Refugees' homecoming: the end of an odyssey or a new beginning? Greek political refugees return home
Georgia Sarikoudi (Aristotle University of Thessaloniki)
Paper short abstract:
The available studies on the repatriation has shown that returning home is a more complicated and stressful process than adjusting to a “host” country. The longer the time of exile, the more fraught with difficulties is the return home.
Paper long abstract:
During the final phase and the aftermath of the Greek civil war (1946- 49) about 50.000 thousands of Greek men and women fled for Eastern Europe. The complex conditions of this massive exit and its consequences have been the subject documented and discussed by historians, social scientists and some of the people directly involved. However, much less is known about the conditions under which a large number of political refugees eventually returned to Greece.
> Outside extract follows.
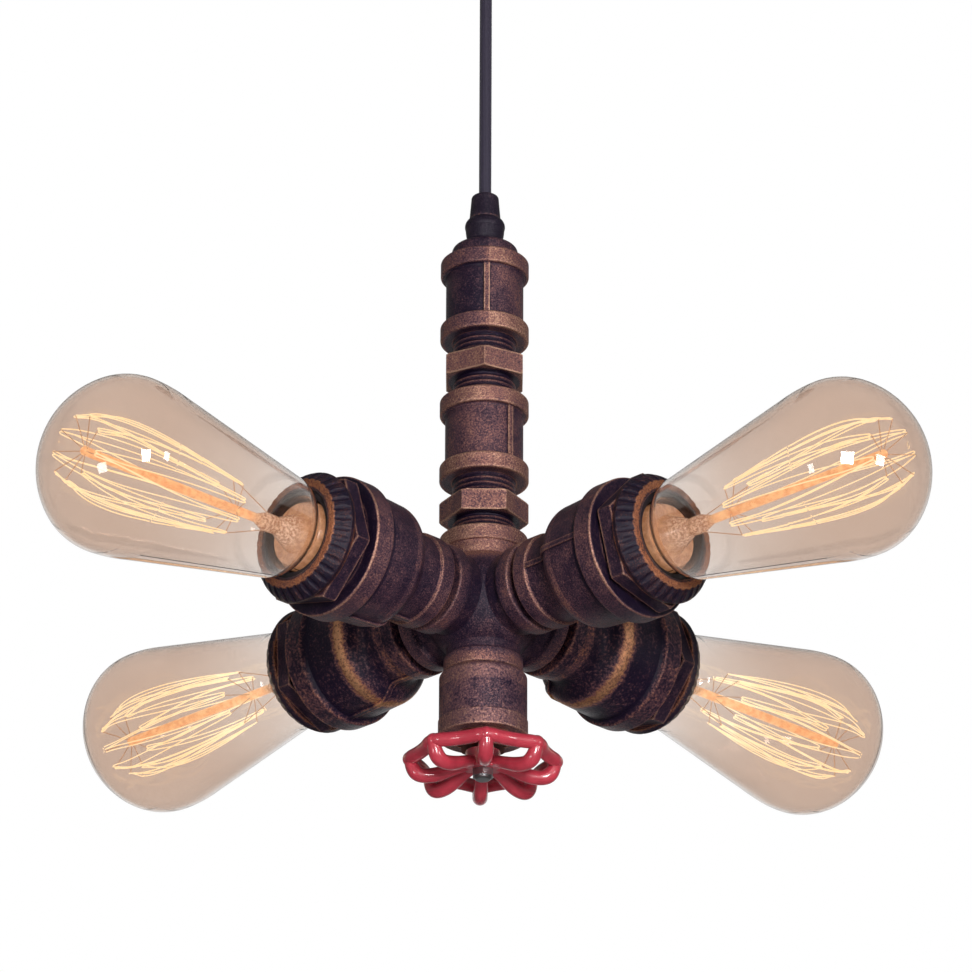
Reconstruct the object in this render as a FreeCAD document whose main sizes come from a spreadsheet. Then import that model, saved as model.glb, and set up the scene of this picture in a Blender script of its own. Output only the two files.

The work I propose to present concerns the repatriation of Greeks from (former) Czechoslovakia, a procedure more complicated and stressful than simply adjusting to the host country. I attend to meanings as well as hopes and fears attached to the notion of "home" as a place of origin to which one yearns to return to and to the problems that these political refugees had to confront with after their repatriation. For better or worse, the past cannot come to life through memory. Therefore, refugees came to Greece, but they did not actually return. As repatriates, they found it hard to reconcile with new state policies and with social changes that had accumulated during their absence.